Loss-tolerant transmission of multiphoton-qubit information via hybrid entanglement

Abstract: It was shown that using multiphoton qubits, a nearly deterministic Bell-state measurement can be performed with linear optics and on-off photodetectors [Phys. Rev. Lett. 114, 113603 (2015)]. However, multiphoton qubits are generally more fragile than single-photon qubits under a lossy environment. In this paper, we propose and analyze a scheme to teleport multiphoton-qubit information using hybrid entanglement with a loss-tolerant carrier qubit. We consider three candidates for the carrier qubit: a coherent-state qubit, a single-photon polarization qubit, and a vacuum-and-single-photon qubit.

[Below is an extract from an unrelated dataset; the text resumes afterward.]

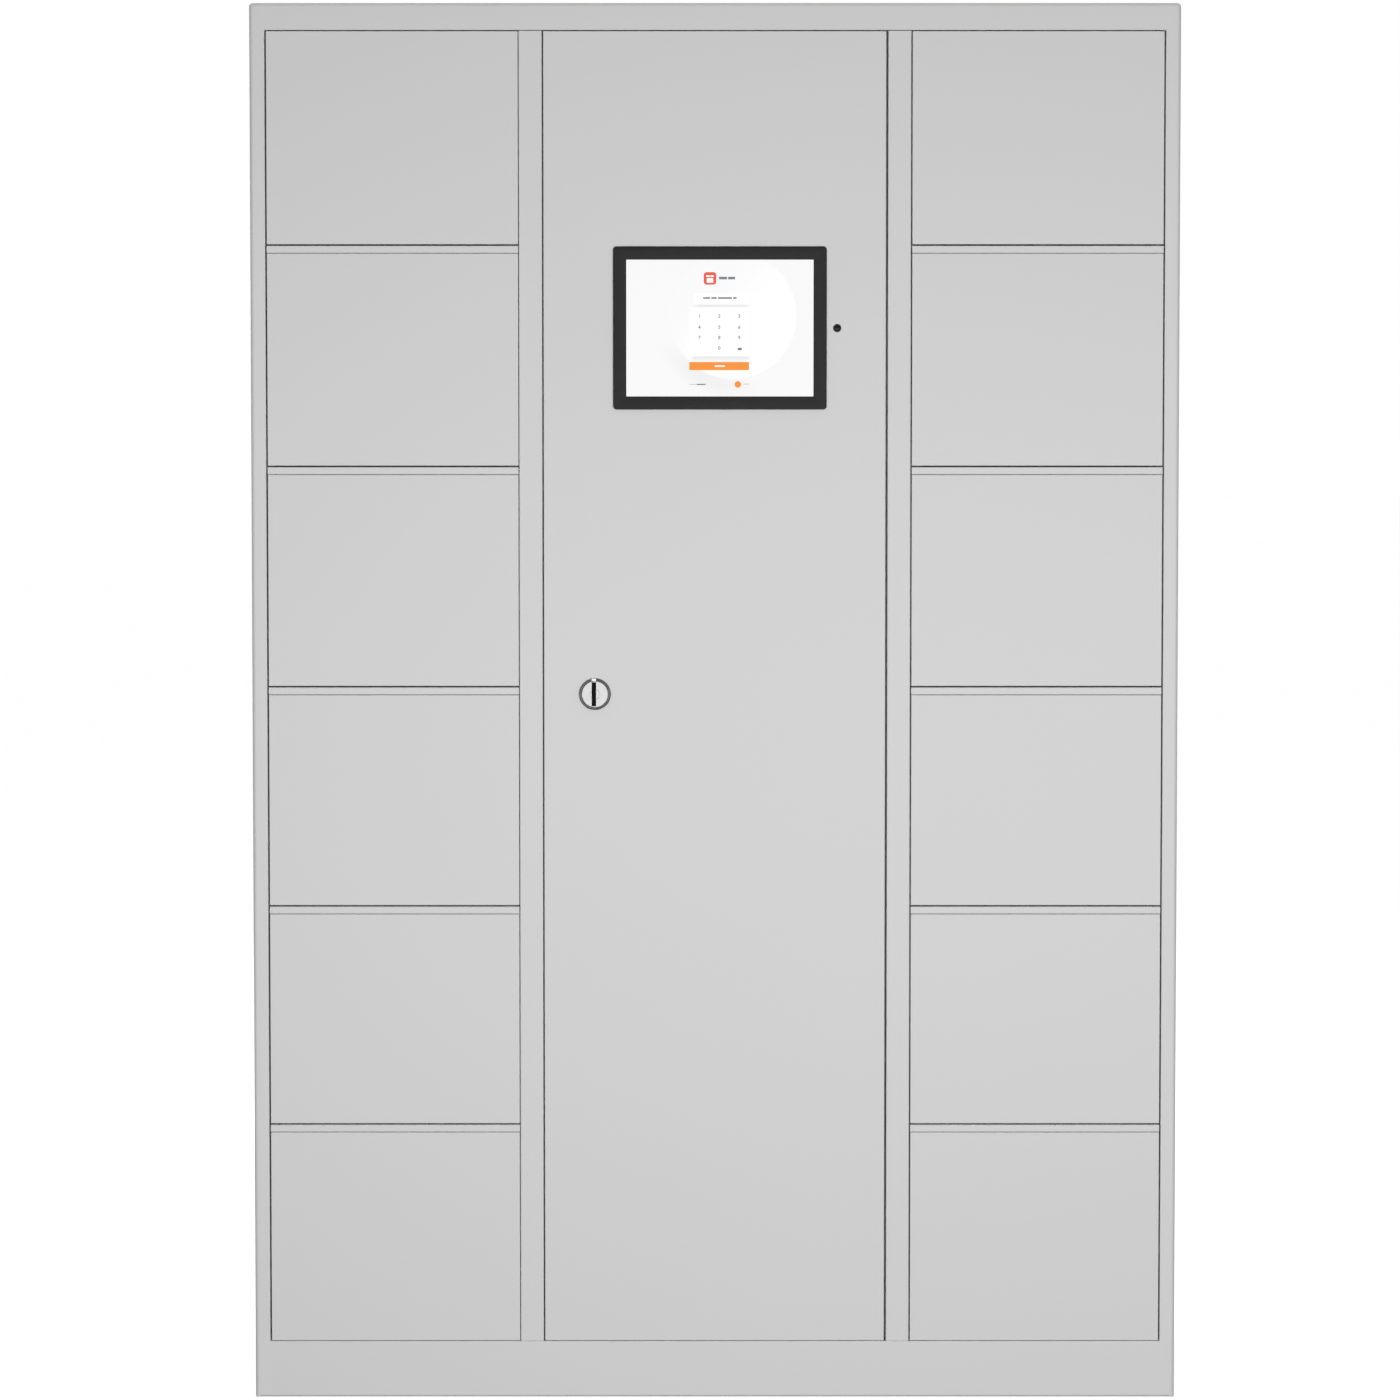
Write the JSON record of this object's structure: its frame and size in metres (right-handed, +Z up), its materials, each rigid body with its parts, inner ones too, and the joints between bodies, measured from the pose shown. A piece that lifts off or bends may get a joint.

We find that teleportation with the vacuum-and-single-photon qubit tolerates about 10 times greater photon losses than with the multiphoton qubit of the photon number $N \geq 4$ in the high fidelity regime ($F\geq 90\%$). The coherent-state qubit encoding may be even better than the vacuum-and-single-photon qubit as the carrier when its amplitude is as small as $\alpha<0.78$. We further point out that the fidelity of the teleported state by our scheme is determined by loss in the carrier qubit while the success probability depends on loss only in the multiphoton qubit to be teleported. Our study implies that the hybrid architecture may complement the weaknesses of each qubit encoding.